Still feel like you need to extend the offer to your frealtor? (Yes, we just made that a word.)

If they're local but you're not confident because of their experience level, Freund suggests asking them to co-list with someone from their office -- giving them valuable experience during the buying process. That way, they feel involved and you still receive expert guidance.

And if they're out of the area but still want to help, Freund recommends arranging for them to receive a referral fee from the agent you choose, and leaning on them for advice and commiseration during the process.

"That's a nice thing to do, and you always have them in your hip pocket to rely on if the Realtor you thought was great turns out not to be," he says.

When to say yes

OK, but maybe your friend has tons of experience, is super-familiar with all your favorite 'hoods, and your personalities meld perfectly. If you're 100% comfortable entering a business relationship with them, go for it!

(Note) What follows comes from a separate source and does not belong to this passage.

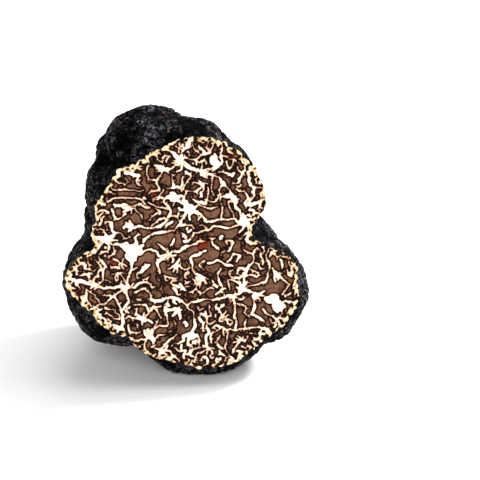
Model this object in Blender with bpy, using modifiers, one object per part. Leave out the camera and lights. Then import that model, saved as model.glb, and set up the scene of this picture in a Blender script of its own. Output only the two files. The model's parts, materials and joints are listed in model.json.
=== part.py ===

A good agent who is also a good friend "is going to work harder for you than any other agent you can hire," Freund says. "

Not only will they work hard, but they may be better able to understand your specific needs. For example, if they've seen the mess your children make in the living room, they probably won't encourage you to temper your playroom dreams. And, since they know your preferences, they might just spot an oddball house you wouldn't have considered otherwise -- which may turn out to be perfect.

Bottom line -- as Freund puts it: "A real friend wants to do right by you."